## Problem description
Write out the listing below again, precisely as it is given.

## Dataset content
-*-
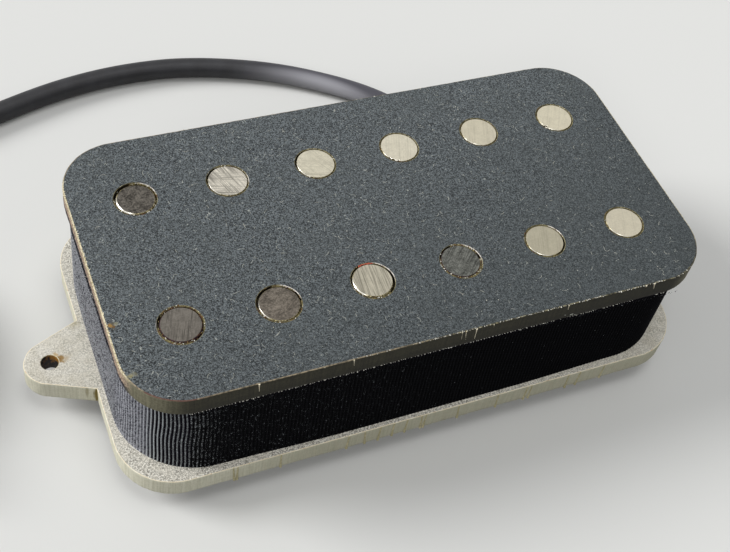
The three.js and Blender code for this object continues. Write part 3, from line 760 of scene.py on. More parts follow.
def turn_point(angle):
    """Centre line of the stored turns: in by one pitch a turn, then out again one layer up."""
    past = angle - math.pi * TURNS
    radius = TURN_INNER_RADIUS + TURN_PITCH * abs(past) / FULL_TURN
    climb = ease(past, -math.pi / 2, math.pi / 2)
    level = TIE_THICKNESS + TIE_CLEARANCE + LEAD_LEVEL + TURN_PITCH * climb
    return TURN_CENTRE + radius * way_at(TURN_START + angle) + level * UP


turn_line = [turn_point(FULL_TURN * TURNS * i / TURN_STEPS) for i in range(TURN_STEPS + 1)]
nudge = 0.01
heading = (turn_point(nudge) - turn_point(0)).normalized()
leaving = (turn_line[-1] - turn_point(FULL_TURN * TURNS - nudge)).normalized()
turn_in = turn_line[0] - heading * JACKET_DIAMETER
turn_out = turn_line[-1] + leaving * JACKET_DIAMETER

rod_boxes = {name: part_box(f"rod_{name}") for name in ROD_NAMES}
rod_places = {name: (low + high) / 2 for name, (low, high) in rod_boxes.items()}
rod_radius = (rod_boxes["front_1"][1].x - rod_boxes["front_1"][0].x) / 2
base_low, base_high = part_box("base_plate")
top_low, top_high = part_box("top_plate")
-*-
## Solution for this exercise
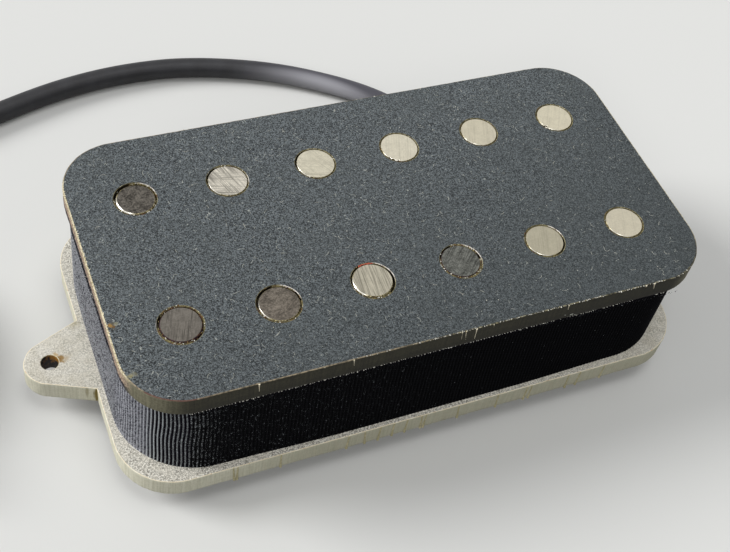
The three.js and Blender code for this object continues. Write part 3, from line 760 of scene.py on. More parts follow.
def turn_point(angle):
    """Centre line of the stored turns: in by one pitch a turn, then out again one layer up."""
    past = angle - math.pi * TURNS
    radius = TURN_INNER_RADIUS + TURN_PITCH * abs(past) / FULL_TURN
    climb = ease(past, -math.pi / 2, math.pi / 2)
    level = TIE_THICKNESS + TIE_CLEARANCE + LEAD_LEVEL + TURN_PITCH * climb
    return TURN_CENTRE + radius * way_at(TURN_START + angle) + level * UP


turn_line = [turn_point(FULL_TURN * TURNS * i / TURN_STEPS) for i in range(TURN_STEPS + 1)]
nudge = 0.01
heading = (turn_point(nudge) - turn_point(0)).normalized()
leaving = (turn_line[-1] - turn_point(FULL_TURN * TURNS - nudge)).normalized()
turn_in = turn_line[0] - heading * JACKET_DIAMETER
turn_out = turn_line[-1] + leaving * JACKET_DIAMETER

rod_boxes = {name: part_box(f"rod_{name}") for name in ROD_NAMES}
rod_places = {name: (low + high) / 2 for name, (low, high) in rod_boxes.items()}
rod_radius = (rod_boxes["front_1"][1].x - rod_boxes["front_1"][0].x) / 2
base_low, base_high = part_box("base_plate")
top_low, top_high = part_box("top_plate")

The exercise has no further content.